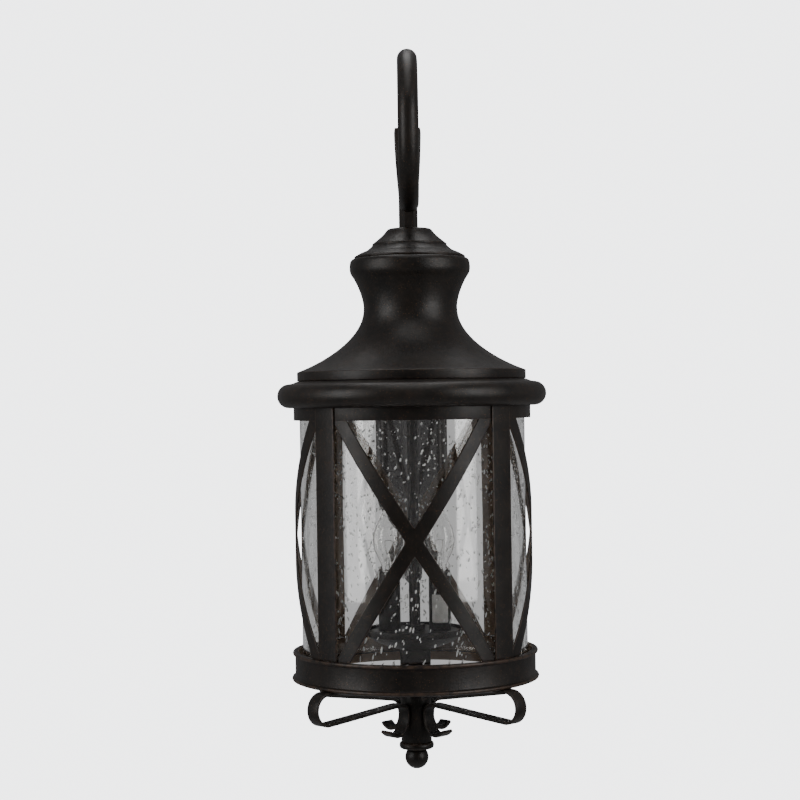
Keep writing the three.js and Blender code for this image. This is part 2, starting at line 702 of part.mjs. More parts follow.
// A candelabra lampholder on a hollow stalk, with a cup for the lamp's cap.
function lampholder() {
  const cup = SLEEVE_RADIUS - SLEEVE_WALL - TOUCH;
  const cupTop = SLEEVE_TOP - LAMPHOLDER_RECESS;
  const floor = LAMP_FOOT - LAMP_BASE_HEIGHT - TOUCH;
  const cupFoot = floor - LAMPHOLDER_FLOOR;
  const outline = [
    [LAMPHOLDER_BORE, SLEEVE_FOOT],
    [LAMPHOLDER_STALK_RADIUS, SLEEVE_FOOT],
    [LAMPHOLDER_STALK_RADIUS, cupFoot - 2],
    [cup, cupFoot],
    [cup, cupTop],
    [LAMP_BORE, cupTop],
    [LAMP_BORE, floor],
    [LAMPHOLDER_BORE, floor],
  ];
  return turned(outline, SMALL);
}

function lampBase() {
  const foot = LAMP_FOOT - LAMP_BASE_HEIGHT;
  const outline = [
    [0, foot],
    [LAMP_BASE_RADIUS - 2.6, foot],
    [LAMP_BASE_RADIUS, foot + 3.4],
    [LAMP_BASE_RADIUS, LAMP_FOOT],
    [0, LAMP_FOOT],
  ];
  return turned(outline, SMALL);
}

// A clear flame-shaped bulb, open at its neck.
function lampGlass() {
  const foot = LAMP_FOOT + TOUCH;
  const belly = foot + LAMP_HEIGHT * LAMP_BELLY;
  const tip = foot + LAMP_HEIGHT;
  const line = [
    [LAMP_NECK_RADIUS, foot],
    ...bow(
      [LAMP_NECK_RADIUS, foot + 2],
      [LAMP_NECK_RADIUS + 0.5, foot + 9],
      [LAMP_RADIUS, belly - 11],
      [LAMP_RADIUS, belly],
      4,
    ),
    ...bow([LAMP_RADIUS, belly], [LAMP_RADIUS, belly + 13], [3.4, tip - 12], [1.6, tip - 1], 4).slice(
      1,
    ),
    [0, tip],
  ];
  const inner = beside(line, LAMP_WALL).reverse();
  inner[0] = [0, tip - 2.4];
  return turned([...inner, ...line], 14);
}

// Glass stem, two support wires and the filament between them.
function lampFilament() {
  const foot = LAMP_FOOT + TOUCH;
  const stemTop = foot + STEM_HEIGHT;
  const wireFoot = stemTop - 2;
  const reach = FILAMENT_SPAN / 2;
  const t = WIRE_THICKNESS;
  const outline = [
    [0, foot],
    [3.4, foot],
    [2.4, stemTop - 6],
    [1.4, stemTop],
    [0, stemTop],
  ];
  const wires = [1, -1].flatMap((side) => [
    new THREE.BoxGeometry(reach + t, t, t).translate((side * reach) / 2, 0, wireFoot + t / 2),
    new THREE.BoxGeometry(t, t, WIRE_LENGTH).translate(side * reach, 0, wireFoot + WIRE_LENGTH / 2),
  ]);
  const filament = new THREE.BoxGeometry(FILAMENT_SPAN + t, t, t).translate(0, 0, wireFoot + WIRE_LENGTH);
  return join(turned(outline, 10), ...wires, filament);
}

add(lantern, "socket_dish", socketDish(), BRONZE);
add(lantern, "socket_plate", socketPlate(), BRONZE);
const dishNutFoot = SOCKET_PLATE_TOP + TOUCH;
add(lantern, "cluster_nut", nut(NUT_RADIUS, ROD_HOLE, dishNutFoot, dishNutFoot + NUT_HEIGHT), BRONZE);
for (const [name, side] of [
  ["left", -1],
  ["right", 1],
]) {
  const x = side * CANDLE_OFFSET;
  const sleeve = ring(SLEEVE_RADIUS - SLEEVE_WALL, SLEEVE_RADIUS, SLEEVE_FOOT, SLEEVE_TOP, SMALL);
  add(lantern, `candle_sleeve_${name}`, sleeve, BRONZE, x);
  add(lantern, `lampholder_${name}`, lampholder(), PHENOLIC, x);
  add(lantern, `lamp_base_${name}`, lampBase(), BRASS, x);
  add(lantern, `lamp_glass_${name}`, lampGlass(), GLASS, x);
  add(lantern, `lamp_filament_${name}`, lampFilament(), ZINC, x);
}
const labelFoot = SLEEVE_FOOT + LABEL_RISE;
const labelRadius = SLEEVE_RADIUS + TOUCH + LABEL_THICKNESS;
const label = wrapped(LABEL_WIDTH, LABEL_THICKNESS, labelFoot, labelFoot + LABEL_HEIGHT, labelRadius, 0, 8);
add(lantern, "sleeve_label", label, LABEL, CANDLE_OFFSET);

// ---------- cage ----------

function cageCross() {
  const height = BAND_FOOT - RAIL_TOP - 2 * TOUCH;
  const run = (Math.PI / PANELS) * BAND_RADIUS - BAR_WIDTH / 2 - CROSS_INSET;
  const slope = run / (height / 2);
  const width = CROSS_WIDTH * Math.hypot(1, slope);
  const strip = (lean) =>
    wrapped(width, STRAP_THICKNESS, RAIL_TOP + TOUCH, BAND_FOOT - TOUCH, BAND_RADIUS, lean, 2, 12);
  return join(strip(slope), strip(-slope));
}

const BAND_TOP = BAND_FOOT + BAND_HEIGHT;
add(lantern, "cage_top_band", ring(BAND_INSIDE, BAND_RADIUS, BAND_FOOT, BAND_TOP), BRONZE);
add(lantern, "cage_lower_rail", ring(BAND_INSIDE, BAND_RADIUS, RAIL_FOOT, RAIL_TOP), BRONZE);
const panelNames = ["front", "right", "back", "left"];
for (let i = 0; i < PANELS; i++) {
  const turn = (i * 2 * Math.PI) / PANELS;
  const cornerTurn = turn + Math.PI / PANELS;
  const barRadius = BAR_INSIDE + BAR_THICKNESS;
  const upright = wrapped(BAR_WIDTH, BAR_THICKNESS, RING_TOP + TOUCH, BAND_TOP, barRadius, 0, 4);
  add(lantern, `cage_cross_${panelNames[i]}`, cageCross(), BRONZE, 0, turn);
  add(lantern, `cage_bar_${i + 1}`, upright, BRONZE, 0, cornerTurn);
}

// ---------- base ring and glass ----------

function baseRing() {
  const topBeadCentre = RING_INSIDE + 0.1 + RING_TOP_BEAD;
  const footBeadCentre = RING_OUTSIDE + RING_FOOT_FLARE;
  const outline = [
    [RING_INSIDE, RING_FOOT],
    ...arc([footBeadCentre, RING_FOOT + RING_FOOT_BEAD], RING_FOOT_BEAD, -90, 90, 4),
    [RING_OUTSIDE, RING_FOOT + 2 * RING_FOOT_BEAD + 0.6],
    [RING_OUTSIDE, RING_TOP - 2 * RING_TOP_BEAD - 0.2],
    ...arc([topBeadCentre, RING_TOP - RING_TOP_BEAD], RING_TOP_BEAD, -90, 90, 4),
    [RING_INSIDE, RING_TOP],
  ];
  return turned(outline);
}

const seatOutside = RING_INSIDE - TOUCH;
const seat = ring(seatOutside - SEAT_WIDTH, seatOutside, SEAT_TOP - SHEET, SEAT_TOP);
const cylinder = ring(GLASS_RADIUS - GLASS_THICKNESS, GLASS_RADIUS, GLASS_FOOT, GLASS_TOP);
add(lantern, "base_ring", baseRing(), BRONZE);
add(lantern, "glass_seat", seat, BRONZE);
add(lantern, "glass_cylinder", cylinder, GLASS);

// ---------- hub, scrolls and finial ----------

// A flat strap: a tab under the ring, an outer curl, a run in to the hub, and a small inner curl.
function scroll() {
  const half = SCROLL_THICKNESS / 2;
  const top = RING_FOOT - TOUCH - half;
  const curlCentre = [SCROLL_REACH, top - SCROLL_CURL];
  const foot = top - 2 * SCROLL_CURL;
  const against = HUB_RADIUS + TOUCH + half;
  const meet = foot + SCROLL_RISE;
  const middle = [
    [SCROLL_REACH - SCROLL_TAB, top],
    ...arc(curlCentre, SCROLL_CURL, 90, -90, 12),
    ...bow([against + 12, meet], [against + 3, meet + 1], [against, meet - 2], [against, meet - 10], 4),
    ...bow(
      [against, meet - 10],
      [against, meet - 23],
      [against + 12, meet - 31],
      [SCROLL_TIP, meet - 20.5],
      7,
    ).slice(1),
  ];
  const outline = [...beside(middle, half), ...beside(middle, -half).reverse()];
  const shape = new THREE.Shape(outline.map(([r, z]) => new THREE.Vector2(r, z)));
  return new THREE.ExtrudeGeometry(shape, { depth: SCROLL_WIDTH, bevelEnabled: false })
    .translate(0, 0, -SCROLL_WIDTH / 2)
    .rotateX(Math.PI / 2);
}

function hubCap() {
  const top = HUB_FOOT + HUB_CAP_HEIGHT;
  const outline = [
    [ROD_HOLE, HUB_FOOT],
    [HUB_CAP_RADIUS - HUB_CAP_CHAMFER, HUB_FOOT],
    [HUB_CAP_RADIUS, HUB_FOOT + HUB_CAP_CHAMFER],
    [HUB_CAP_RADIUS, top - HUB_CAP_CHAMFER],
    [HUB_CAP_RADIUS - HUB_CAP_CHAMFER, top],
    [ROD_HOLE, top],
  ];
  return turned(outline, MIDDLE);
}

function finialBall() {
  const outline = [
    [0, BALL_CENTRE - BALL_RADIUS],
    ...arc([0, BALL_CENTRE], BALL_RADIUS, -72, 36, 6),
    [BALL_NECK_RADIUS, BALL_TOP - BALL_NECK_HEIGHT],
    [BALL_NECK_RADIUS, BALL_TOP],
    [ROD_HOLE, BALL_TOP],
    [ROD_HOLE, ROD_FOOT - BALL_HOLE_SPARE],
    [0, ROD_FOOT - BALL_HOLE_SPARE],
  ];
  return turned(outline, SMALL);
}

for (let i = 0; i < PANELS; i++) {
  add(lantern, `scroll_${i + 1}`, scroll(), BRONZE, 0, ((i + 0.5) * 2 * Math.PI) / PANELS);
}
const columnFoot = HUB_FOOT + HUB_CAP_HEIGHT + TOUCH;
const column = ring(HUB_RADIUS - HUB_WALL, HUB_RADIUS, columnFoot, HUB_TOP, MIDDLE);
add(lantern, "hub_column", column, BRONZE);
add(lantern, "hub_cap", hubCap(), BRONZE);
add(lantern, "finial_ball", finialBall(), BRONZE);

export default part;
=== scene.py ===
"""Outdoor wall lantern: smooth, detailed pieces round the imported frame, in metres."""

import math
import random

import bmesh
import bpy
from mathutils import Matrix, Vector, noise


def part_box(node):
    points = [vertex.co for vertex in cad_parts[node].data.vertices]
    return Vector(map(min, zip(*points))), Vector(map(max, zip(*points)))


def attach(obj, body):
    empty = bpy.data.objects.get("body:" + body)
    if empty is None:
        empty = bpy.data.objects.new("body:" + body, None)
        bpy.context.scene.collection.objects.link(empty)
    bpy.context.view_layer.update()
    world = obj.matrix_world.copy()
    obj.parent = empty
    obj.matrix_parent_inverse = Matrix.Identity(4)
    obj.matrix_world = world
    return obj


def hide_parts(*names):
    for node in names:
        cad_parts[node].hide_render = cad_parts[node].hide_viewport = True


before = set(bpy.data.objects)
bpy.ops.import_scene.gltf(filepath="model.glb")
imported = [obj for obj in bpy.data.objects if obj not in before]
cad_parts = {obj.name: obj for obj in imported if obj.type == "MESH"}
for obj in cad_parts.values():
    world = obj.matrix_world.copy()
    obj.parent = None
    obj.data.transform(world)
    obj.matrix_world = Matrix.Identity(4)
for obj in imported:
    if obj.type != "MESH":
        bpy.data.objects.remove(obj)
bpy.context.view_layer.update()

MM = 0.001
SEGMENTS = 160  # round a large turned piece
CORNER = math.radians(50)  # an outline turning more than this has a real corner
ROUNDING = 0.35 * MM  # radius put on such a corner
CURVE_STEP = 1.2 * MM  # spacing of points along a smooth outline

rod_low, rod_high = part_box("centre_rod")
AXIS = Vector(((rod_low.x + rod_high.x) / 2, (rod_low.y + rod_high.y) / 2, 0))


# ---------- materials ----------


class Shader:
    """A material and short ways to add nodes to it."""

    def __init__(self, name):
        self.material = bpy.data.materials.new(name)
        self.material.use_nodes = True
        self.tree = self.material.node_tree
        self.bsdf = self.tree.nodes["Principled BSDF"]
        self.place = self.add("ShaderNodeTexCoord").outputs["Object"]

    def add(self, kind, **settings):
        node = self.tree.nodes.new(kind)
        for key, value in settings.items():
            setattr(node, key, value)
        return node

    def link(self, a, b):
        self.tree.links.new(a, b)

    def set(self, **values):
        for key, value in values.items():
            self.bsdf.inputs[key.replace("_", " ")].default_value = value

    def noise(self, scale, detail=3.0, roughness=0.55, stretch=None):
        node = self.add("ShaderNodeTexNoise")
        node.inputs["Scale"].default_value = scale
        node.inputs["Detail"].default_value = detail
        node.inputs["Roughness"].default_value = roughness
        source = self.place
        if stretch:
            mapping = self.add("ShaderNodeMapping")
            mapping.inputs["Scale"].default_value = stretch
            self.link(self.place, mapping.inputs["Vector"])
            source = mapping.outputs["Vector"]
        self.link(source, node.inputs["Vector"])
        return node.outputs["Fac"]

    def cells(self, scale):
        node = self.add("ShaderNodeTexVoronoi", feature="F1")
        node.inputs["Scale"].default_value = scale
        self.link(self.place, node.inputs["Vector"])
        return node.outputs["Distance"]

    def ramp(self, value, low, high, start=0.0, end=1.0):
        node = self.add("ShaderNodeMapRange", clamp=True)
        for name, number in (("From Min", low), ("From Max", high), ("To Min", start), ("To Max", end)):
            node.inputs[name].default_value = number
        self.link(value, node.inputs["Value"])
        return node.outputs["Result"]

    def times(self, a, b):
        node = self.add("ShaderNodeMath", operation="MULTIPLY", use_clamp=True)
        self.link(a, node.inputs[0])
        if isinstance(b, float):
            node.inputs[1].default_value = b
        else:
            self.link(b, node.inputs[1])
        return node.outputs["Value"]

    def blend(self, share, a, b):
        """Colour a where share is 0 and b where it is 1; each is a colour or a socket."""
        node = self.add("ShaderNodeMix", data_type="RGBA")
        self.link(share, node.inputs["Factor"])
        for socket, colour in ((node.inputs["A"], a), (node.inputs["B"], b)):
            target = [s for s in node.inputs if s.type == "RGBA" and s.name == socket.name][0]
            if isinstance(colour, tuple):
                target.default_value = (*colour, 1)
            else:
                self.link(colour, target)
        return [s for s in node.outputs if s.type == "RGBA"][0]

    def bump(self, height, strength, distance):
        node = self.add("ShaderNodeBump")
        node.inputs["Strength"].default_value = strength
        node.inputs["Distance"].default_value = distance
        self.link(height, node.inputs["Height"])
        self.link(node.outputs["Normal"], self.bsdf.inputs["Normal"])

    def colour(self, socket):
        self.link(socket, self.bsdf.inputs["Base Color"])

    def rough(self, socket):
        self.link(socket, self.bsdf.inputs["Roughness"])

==

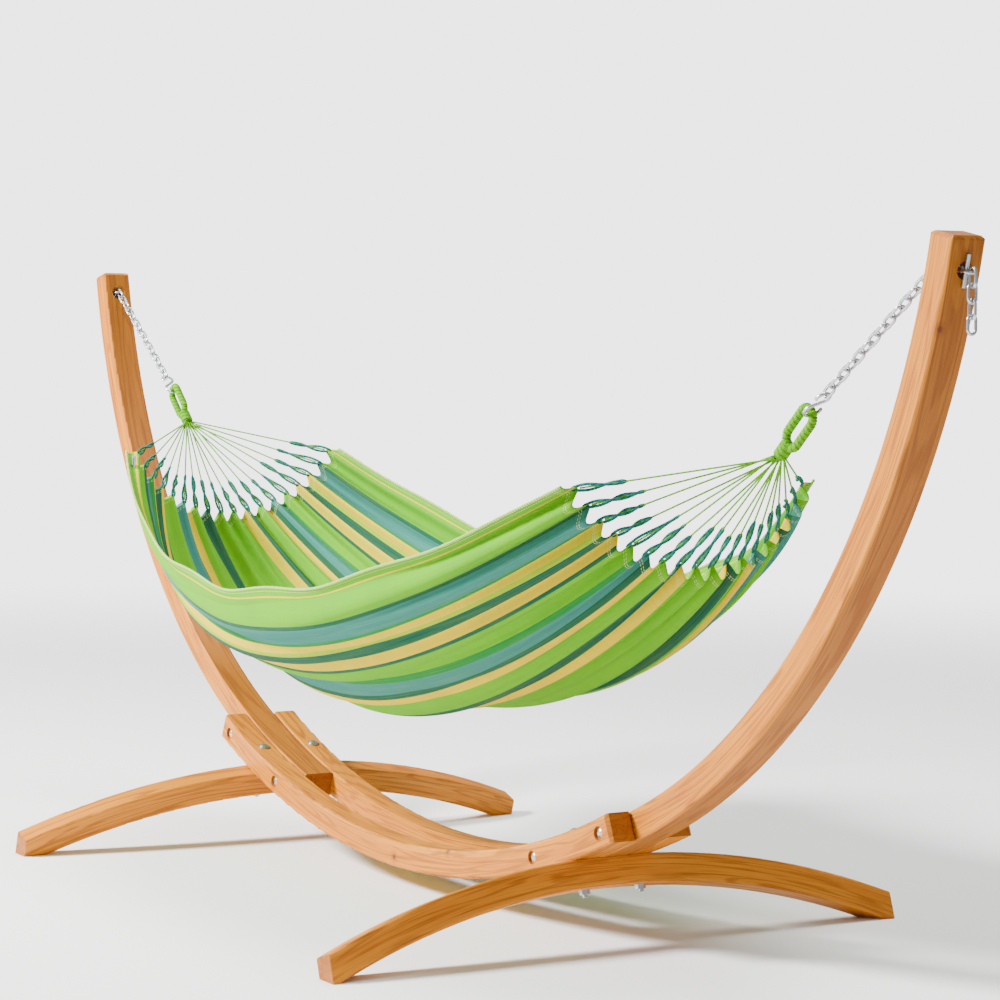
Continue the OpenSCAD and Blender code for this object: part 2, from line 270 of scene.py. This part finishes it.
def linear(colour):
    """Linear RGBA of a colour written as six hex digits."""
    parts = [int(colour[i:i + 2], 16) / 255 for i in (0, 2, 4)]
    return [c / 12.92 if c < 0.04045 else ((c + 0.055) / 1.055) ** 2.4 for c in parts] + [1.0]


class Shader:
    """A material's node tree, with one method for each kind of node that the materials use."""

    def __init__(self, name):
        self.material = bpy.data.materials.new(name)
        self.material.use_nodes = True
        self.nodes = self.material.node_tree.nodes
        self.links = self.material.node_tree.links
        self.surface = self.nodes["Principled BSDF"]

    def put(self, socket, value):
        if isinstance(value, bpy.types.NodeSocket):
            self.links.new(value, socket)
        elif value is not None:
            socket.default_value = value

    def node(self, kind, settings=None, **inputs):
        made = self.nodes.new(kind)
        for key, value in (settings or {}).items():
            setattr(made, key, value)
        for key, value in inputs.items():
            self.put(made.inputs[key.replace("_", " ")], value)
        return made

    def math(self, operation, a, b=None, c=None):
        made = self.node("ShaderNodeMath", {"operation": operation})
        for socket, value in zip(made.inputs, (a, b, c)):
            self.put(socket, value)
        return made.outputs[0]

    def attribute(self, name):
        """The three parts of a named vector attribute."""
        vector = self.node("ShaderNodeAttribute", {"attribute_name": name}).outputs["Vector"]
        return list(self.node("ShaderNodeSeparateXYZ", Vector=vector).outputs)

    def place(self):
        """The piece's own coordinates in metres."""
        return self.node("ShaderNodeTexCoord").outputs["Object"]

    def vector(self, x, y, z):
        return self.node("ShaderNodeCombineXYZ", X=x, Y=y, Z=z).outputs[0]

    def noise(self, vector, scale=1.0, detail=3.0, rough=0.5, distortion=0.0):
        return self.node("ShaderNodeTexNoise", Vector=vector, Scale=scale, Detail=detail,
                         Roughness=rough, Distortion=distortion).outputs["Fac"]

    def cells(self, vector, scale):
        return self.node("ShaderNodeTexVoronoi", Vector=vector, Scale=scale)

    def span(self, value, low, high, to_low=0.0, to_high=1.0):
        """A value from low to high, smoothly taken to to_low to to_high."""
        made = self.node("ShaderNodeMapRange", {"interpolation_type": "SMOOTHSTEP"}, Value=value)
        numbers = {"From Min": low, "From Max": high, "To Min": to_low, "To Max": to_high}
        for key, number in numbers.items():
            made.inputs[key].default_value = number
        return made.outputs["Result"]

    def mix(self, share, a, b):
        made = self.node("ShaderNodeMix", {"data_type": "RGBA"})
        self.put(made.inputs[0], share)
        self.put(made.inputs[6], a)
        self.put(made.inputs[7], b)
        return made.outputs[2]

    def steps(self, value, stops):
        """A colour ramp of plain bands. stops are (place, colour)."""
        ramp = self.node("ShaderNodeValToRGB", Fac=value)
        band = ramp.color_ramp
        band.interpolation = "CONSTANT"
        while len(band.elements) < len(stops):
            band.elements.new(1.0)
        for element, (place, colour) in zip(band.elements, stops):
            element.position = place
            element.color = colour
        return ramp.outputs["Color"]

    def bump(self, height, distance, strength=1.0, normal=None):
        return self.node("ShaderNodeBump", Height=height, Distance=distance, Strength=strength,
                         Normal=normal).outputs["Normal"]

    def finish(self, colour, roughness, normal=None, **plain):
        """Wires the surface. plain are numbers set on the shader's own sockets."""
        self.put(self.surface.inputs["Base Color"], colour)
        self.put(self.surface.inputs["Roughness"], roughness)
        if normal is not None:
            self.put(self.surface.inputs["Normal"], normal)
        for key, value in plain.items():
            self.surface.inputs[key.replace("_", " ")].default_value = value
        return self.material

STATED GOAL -
Which lines hold the string "context"? Copy all of them from the data above.

RESPONSE FOR THIS EXERCISE -
        bpy.context.scene.collection.objects.link(empty)
    bpy.context.view_layer.update()
bpy.context.view_layer.update()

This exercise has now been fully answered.